Does she wed Freddy? Shaw said she did but we get no indication that that happens either and even if it did, that's not an empowering act for a woman…marrying a man for whom she has not shown the slightest ounce of affection. And oh, yes — to have a place to live, they'll have to go persuade Higgins (the guy she ran away from like he was Dracula) to take them in.

Does she make something of herself? Does she open that florist shop that Higgins and Pickering were going to help fund? That would sure be a better life for her than remaining a prisoner of the gutters, condemned by every syllable she utters. As is, we don't know she doesn't wind up back there.

This version of the play doesn't say what becomes of her. It just kind of stops…and the audience we saw it with let out a big, unheard collective "huh?" It surprised them but not, it seemed to me, in a good way. Eliza running for dear life away from the man who taught her how to speak like royalty was not what the book Alan Jay Lerner wrote led up to.

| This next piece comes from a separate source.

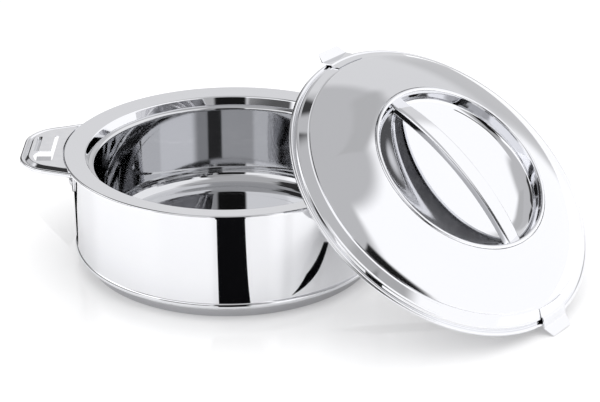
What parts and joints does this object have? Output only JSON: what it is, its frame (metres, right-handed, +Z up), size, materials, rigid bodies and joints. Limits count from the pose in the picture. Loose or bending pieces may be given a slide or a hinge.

We cheered the show of course because everything before that was so splendid. The performers certainly deserved the standing ovations they received…and if they'd trotted out the designers and choreographer and arrangers, we'd have cheered for them, too. I absolutely recommend you see this show if you can…and considering how hard it was for me to get tickets, I suspect it'll be there for a long time.

If you do see it, please write and explain to me how the ending fits that play or even any concept of how women should be treated today. I'm not even sure My Fair Lady should be about how women should be treated today but if it has to be, that wasn't it.